However, you're still going to run into overflow pretty quickly (uint64_t will overflow around 21!). To avoid this you can be a bit smarter with the algorithm. With row=16 and position=3, you need 16! / (3! * 13!). You can cancel out most of the terms (16!/13! is just 14*15*16) and end up with 14*15*16 / (1*2*3). This'll let your program go a lot further than row 21.

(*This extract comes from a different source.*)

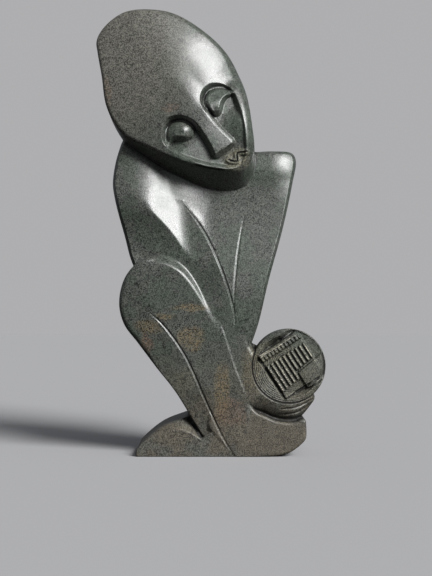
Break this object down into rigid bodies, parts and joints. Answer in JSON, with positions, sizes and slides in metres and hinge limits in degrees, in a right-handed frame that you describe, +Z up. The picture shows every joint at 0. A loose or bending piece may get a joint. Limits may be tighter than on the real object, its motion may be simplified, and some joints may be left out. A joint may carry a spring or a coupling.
{
  "type": "carved stone figure",
  "caption": "Carved dark stone figure of a kneeling player with a long tilted face, cupping a round gourd with a key board.",
  "frame": {"origin": "centre of the underside, below the middle of the whole figure", "axes": "+Z up, from the underside to the crown; -Y towards the viewer, the way the face looks; +X to the viewer's right, the gourd's side"},
  "size_m": [0.2153, 0.0878, 0.42],
  "materials": {
    "polished_stone": "dark grey-green stone, hand polished and waxed, with rust-brown stains low down"
  },
  "bodies": {
    "root": {"kneeling_figure": "polished_stone"}
  },
  "joints": []
}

When you are calculating the factorial, even though you are returning a 64-bit integer it won't make a difference if you are using regular int variables for your intermediate calculations. Change to this:
uint64_t factorial(uint64_t x)
{
uint64_t f = 1, i = x;
if (x == 0) {
return 1;
}
while (i != 1) {
f = f * i;
i = i - 1;
}
return f;
}
Also, think about how you can rearrange the equation so that you don't have to calculate really large intermediate values. For example you could rearrange to this:
element = ( factorial(row) / factorial(pos) ) / factorial(row - pos);
Then you won't be multiplying two factorials together and getting a really large number.
Also, when you compute factorial(row) / factorial(pos) you can eliminate terms that will be in both factorial(row) and factorial(pos), so you don't need to calculate the entire factorials.
This will work:
#include <stdio.h>
int main()
{
printf ("\n");
int n = 10;
int i;
int j;
int x[n];
for (i = 0; i < n; i++)
x[i] = 0;
for (i = 1; i <= n; i++)
{
for (j = n - 1; j >= 1; j--)
x[j] = x[j-1] + x[j];
x[0] = 1;
int s = n - i;
for (j = 0; j < s; j++)
printf (" ");
for (j = 0; j < n; j++)
{
if (x[j] != 0)
printf (" %3d", x[j]);
}
printf ("\n");
}
printf ("\n");
return 0;
}
I'm a computer engineering student and next semester I am going to start C course. So in order to prepare myself a bit, I have started learning C by myself and stumbled across an interesting task, designed for, how it seemed to me at first sight, not a very advanced level.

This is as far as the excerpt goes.